Watching their relationship develop, and most especially, watching Henry come to the realization that he can indeed rely on Mac, that he loves him, and that he might have finally found a home with Mac, is incredibly fulfilling and I just literally couldn’t put the story down. If this had been a movie, I certainly would have watched between my fingers, like a little kid who can’t bear to see what’s going on, yet can’t leave the room either. The last chapters were a hair-raising adventure, super scary for more than just Mac and Henry, and highly riveting. A definite nail-biter, for sure.

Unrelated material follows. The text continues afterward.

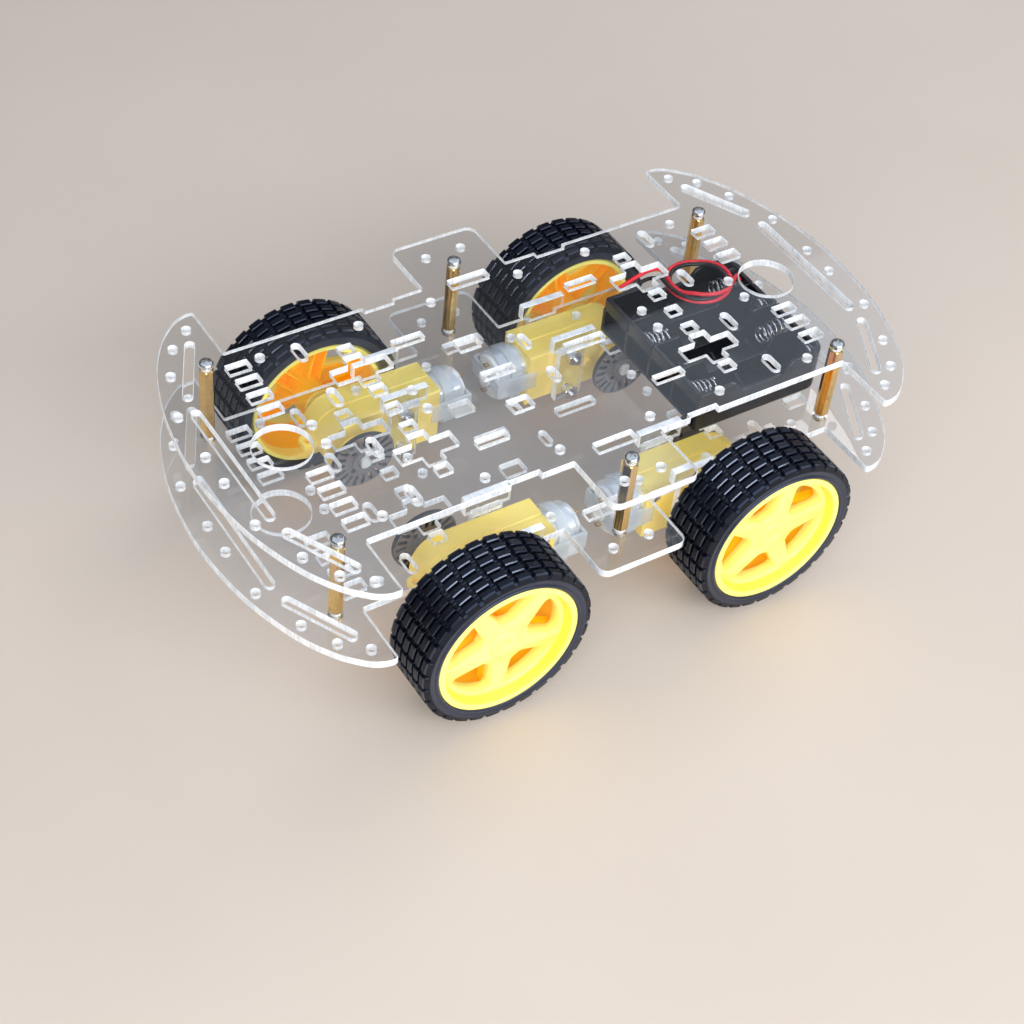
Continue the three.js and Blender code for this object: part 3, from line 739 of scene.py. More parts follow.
def threads(B, r, z0, z1, pitch=0.5, n=16, xf=None, mat=0):
    """Ridged shank from z0 down to z1."""
    prof = [(0.0, z0), (r, z0)]
    z = z0 - 0.3
    while z > z1 + pitch:
        prof += [(r, z), (r - 0.22, z - pitch / 2)]
        z -= pitch
    prof += [(r - 0.1, z), (r - 0.35, z1), (0.0, z1)]
    B.lathe(prof, n, mat, True, xf)


def along_y(x, y, z, sgn):
    """Local +Z to world sgn*Y."""
    return Matrix(((1, 0, 0, x), (0, 0, sgn, y), (0, -sgn, 0, z), (0, 0, 0, 1))) if True else None


for tag, x, y in STANDOFFS:
    spin = Matrix.Rotation(math.radians((x * 7 + y * 13) % 90), 4, "Z")
    B = Build()
    phillips(B, 2.8, 2.0, 40, Matrix.Translation((x, y, UPT + 0.02)) @ spin)
    threads(B, 1.45, UPT + 0.02, UPT - 9.6, xf=Matrix.Translation((x, y, 0)))
    o = B.make(f"deck_screw_top_{tag}", [M["steel"]])
    shade_by_angle(o, 32)
    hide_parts(f"deck_screw_{tag}")
    B = Build()
    dn = Matrix.Translation((x, y, LO - 0.02)) @ Matrix.Rotation(math.pi, 4, "X") @ spin
    phillips(B, 2.8, 2.0, 40, dn)
    threads(B, 1.45, 0, -9.0, xf=dn)
    o = B.make(f"deck_screw_bottom_{tag}", [M["steel"]])
    shade_by_angle(o, 32)
    # hex standoff: broken corners top and bottom, bored through
    B = Build()
    af = 2.5
    rc = af / math.cos(math.pi / 6)
    z0, z1 = LOT + 0.02, UP - 0.02
    verts, faces = [], []
    def hexring(r_cap, z):
        base = len(verts)
        for i in range(48):
            t = 2 * math.pi * i / 48 + math.pi / 6 * 0
            d = (t + math.pi / 6) % (math.pi / 3) - math.pi / 6
            r = min(af / math.cos(d), r_cap)
            verts.append((x + r * math.cos(t + math.pi / 6), y + r * math.sin(t + math.pi / 6), z))
        return base
    rows = [hexring(2.48, z0), hexring(rc + 0.1, z0 + 0.35), hexring(rc + 0.1, z1 - 0.35), hexring(2.48, z1)]
    def circ(r, z):
        base = len(verts)
        for i in range(48):
            t = 2 * math.pi * i / 48 + math.pi / 6
            verts.append((x + r * math.cos(t), y + r * math.sin(t), z))
        return base
    rows += [circ(1.75, z1), circ(1.6, z1 - 0.3), circ(1.6, z0 + 0.3), circ(1.75, z0)]
    for a, b in zip(rows, rows[1:] + rows[:1]):
        for i in range(48):
            j = (i + 1) % 48
            faces.append((a + i, a + j, b + j, b + i))
    B.add(verts, faces, 0, False)
    o = B.make(f"hex_standoff_{tag}", [M["brass"]])
    shade_by_angle(o, 20)
    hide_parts(f"standoff_{tag}")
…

The authors continue to relate to the world of William Shakespeare throughout the story, and I particularly enjoyed Mac’s realization that “everyone had their assigned part, and played it. All the world was a stage, after all, and it was just bursting at the seams with eager understudies.” He went on to speculate on the people who loved you and those you loved—those are the only people who mattered. It was clearly evident that he loved Henry, and when Henry finally admitted that he loved Mac, though it was mumbled, it was just perfect for them. And speaking of perfect, the ending of the story was exactly what will allow our guys to continue on in future stories if the authors want to take them further, but would be a fine place to end if they decide to do so.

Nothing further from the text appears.